These few hints are mainly for the backyard fruit tree enthusiast for two reasons:

(1) I would feel somewhat cheeky and presumptuous trying to give advice to experienced orchardists whose knowledge and expertise would dwarf mine in most instances.

(2) These suggestions would be difficult and impracticable on a large scale.

Firstly, use mulch in a specific manner. Probably everyone who likes gardening, and especially those who grow shrubs and trees, realise the importance of mulch. This approach is to enhance the value of mulch in a time-saving, more efficient way.

Host fruit trees have no objection, in fact enjoy, mature filter press. So the first thing I do with a young tree is to put a good size mound, say a metre across, within reach of the tree's root system. With a small tree, leave about 30cm (one foot) between the trunk and the mound. As the tree grows on, you can gradually build the mound further away from the tree, removing the inner border as the tree gets bigger and bigger.

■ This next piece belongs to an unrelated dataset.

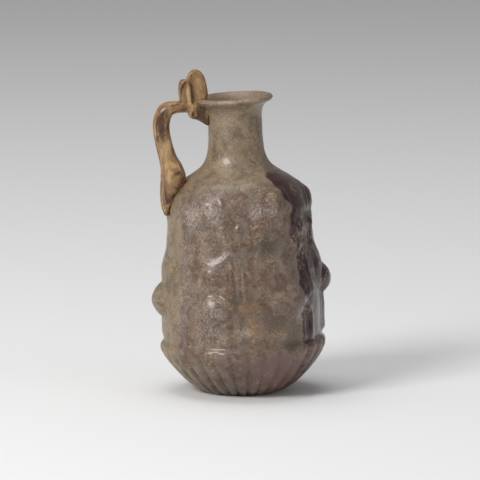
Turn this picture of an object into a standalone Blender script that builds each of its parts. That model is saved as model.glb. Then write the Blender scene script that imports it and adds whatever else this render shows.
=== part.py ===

To this mill mud mound, I add successive layers of grass cuttings from the catcher each time I mow. This mound gradually becomes a haven for an immensely rich variety of insects, worms and micro-organisms, which is the sort of micro-environment which trees just love and need. With few exceptions, trees don't like being just stuck out in the open surrounded by nothing but mowed lawn. This is nothing like the tree's natural environment which we need to try and approximate to get the best results.

The mound method is particularly effective during the most stressful time of the year, that is, before the wet season when we can have prolonged, very hot, dry weather. Bearing in mind that the size of the mound depends on the size of the tree, then one can use that mound to cut down on the amount of water used for each tree, also the frequency of watering. Ten litres of water (with dissolved plant food when required) poured slowly down through the centre of the mound would keep the base moist for possibly a fortnight, no matter how hot it gets. However, I water once a week in the hot dry weather to play safe.

One interesting fact I discovered this year to do with fruiting trees, in this case the grumichama, was that just trickle-soaking in the one place is not good enough for a tree laden with fruit. At such a time the tree needs virtually all its root system soaked, in other words, use a sprinkler. Just watering down through the mound is not good enough at fruit time.

However, for the rest of the year, compare this mound method to sprinkling open ground when one has to use a lot more water to saturate the soil. Then the sun and wind evaporate a lot of it and you have to water again in a couple of days. Also, you are encouraging the growth of weeds where they are a nuisance. True, the mound itself is a wonderful spot around the edges for grass and weeds to grow, but they are easily removed and added to your mulch on the heap. Actually the grass border can be used as a containing wall and can be kept relatively short for neatness.

Something else I find the young tree seems to appreciate is this - in their natural state in whatever country of origin, these tropical exotic seedlings would not, in most cases, be growing in a relatively bare patch of ground. The natural state would be more likely the young tree being sheltered by the parent tree and for other trees, with a bed of natural leaf mulch or litter surrounding it, protecting it from excessive soil and air temperatures and moisture loss.

To this end I like to put a small bird-wire mesh 'fence' in a full circle around the trunk of a small tree. It doesn't have to be any more than 6 inches (15cm) high unless it serves the dual purpose of keeping leaves in and animals out. This enclosure then is for keeping the ground within completely covered with leaves, which unlike grass, does not predispose the stem or trunk to fungal attack, provided one does not make the collection of leaves a foot deep! This technique helps prevent grass and weed growth around the trunk, preserves moisture and supplements the soil generally. By the way, some leaves are more suitable, being more durable than others. Avocado and mango leaves are good. Speaking of avocado, I have no scientific proof but I think the rich mill mud mound with its myriad of beneficial organisms acts against the phytophthora fungus which is the enemy of avocados in particular.

My backyard has nowhere near the amount of grass to be mowed than before the trees were established. I have these micro-environments of mounds and mulch around most of the trees, while the big trees have established their own leaf litter environment beneath, where suitable. The mound becomes less important for the big trees.

I think the evidence of how good my trees look during the most stressful time of the year, is humble testimony to the effectiveness of the above techniques in keeping trees happy.